Description of the task: Reproduce each of the lines word for word.

Dataset records:
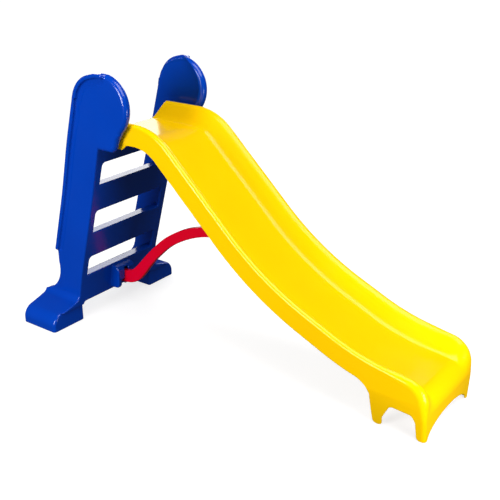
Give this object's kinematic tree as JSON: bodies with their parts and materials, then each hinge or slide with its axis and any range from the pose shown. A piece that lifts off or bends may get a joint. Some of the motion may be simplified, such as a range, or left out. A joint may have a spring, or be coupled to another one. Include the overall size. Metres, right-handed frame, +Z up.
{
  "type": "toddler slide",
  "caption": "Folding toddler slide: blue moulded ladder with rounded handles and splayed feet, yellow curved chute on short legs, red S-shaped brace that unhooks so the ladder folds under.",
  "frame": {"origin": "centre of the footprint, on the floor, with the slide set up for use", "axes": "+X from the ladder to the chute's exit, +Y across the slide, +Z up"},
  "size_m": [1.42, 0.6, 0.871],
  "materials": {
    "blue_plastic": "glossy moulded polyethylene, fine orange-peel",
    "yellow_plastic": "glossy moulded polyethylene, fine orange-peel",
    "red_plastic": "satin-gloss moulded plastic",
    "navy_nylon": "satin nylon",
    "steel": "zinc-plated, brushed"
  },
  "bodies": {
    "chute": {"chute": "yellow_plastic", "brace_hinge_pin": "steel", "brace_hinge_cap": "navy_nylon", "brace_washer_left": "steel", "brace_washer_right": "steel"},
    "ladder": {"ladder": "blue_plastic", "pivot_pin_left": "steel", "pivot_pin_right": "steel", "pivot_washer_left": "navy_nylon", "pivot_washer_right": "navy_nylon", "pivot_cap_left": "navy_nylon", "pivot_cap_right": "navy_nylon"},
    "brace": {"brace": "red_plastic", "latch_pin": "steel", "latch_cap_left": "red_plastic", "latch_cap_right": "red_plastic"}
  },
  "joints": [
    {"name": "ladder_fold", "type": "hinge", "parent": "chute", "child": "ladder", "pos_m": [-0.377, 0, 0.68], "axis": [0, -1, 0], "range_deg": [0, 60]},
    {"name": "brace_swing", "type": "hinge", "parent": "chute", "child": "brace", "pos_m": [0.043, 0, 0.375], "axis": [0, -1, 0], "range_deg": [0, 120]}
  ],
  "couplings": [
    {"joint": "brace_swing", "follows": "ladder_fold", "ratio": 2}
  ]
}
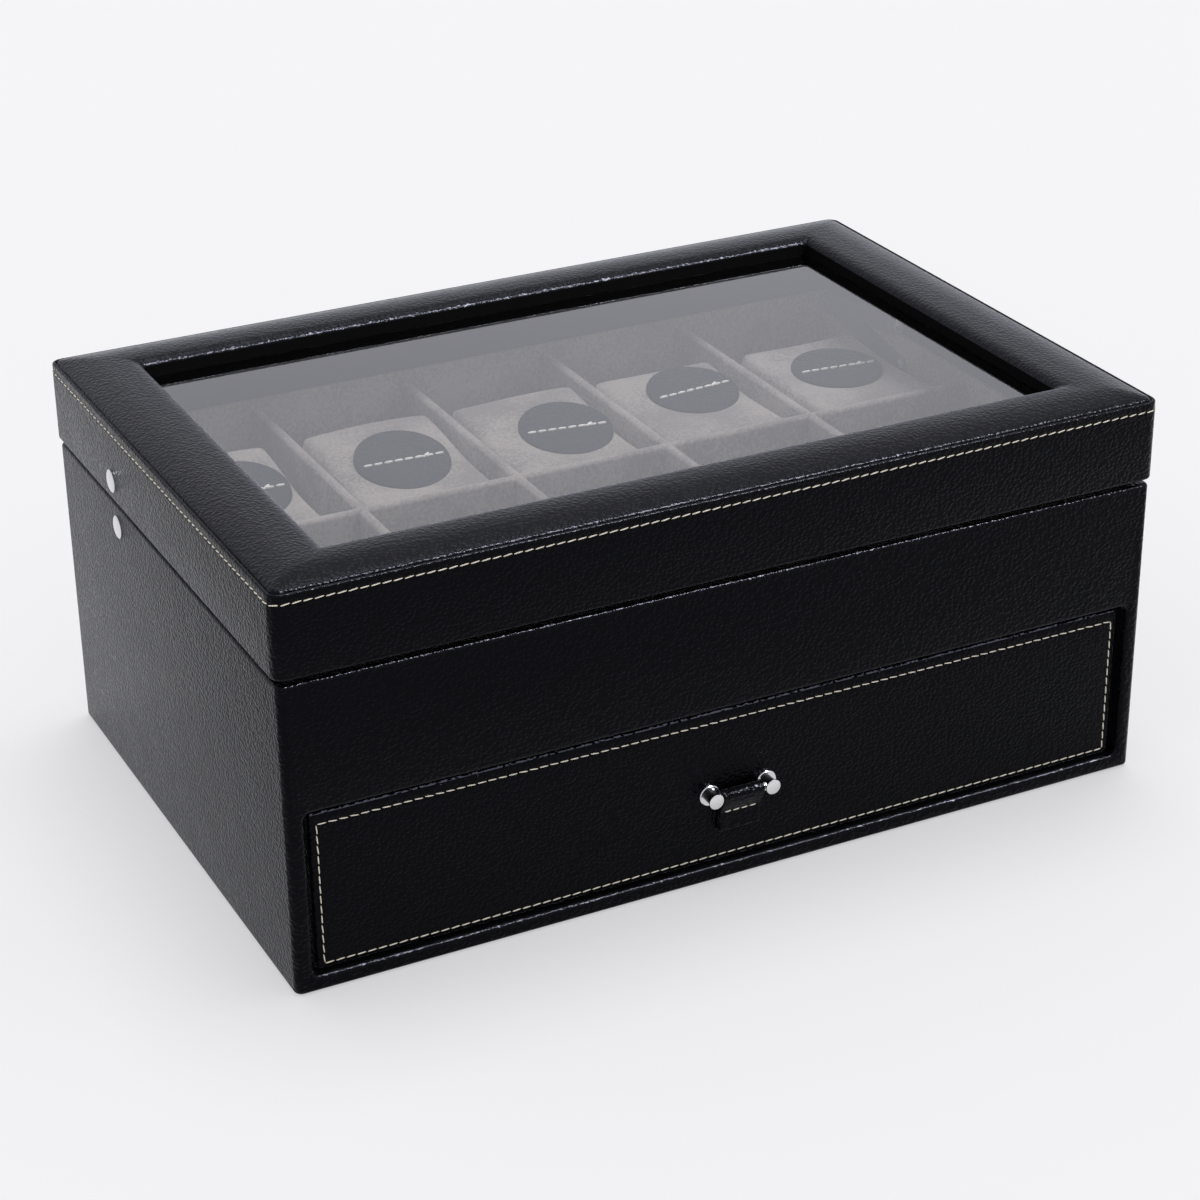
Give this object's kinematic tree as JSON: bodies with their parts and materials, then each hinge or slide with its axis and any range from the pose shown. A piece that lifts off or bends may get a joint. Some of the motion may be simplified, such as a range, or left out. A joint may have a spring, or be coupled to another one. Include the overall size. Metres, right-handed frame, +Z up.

Solution to this exercise:
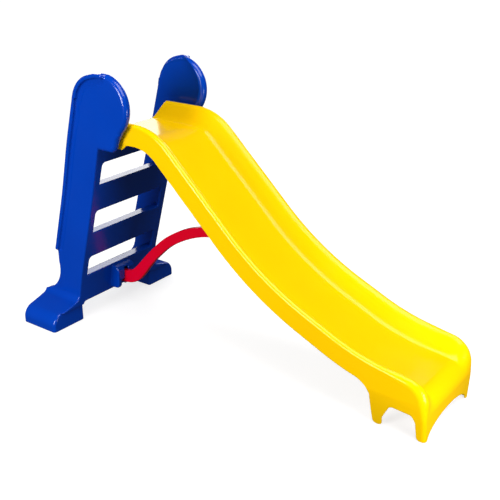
Give this object's kinematic tree as JSON: bodies with their parts and materials, then each hinge or slide with its axis and any range from the pose shown. A piece that lifts off or bends may get a joint. Some of the motion may be simplified, such as a range, or left out. A joint may have a spring, or be coupled to another one. Include the overall size. Metres, right-handed frame, +Z up.
{
  "type": "toddler slide",
  "caption": "Folding toddler slide: blue moulded ladder with rounded handles and splayed feet, yellow curved chute on short legs, red S-shaped brace that unhooks so the ladder folds under.",
  "frame": {"origin": "centre of the footprint, on the floor, with the slide set up for use", "axes": "+X from the ladder to the chute's exit, +Y across the slide, +Z up"},
  "size_m": [1.42, 0.6, 0.871],
  "materials": {
    "blue_plastic": "glossy moulded polyethylene, fine orange-peel",
    "yellow_plastic": "glossy moulded polyethylene, fine orange-peel",
    "red_plastic": "satin-gloss moulded plastic",
    "navy_nylon": "satin nylon",
    "steel": "zinc-plated, brushed"
  },
  "bodies": {
    "chute": {"chute": "yellow_plastic", "brace_hinge_pin": "steel", "brace_hinge_cap": "navy_nylon", "brace_washer_left": "steel", "brace_washer_right": "steel"},
    "ladder": {"ladder": "blue_plastic", "pivot_pin_left": "steel", "pivot_pin_right": "steel", "pivot_washer_left": "navy_nylon", "pivot_washer_right": "navy_nylon", "pivot_cap_left": "navy_nylon", "pivot_cap_right": "navy_nylon"},
    "brace": {"brace": "red_plastic", "latch_pin": "steel", "latch_cap_left": "red_plastic", "latch_cap_right": "red_plastic"}
  },
  "joints": [
    {"name": "ladder_fold", "type": "hinge", "parent": "chute", "child": "ladder", "pos_m": [-0.377, 0, 0.68], "axis": [0, -1, 0], "range_deg": [0, 60]},
    {"name": "brace_swing", "type": "hinge", "parent": "chute", "child": "brace", "pos_m": [0.043, 0, 0.375], "axis": [0, -1, 0], "range_deg": [0, 120]}
  ],
  "couplings": [
    {"joint": "brace_swing", "follows": "ladder_fold", "ratio": 2}
  ]
}
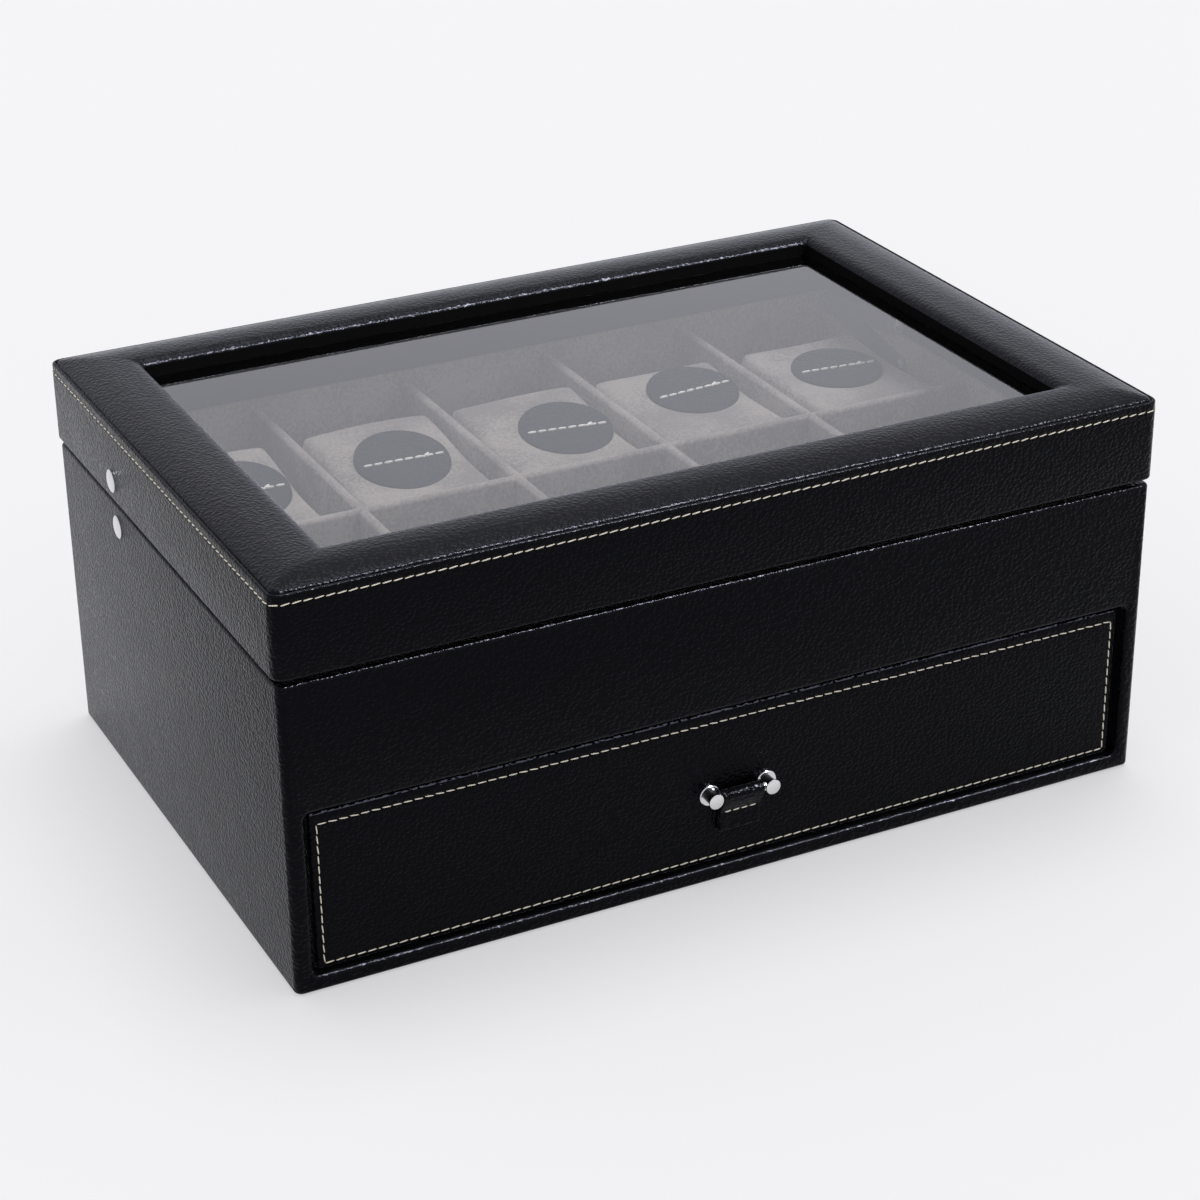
Give this object's kinematic tree as JSON: bodies with their parts and materials, then each hinge or slide with its axis and any range from the pose shown. A piece that lifts off or bends may get a joint. Some of the motion may be simplified, such as a range, or left out. A joint may have a spring, or be coupled to another one. Include the overall size. Metres, right-handed frame, +Z up.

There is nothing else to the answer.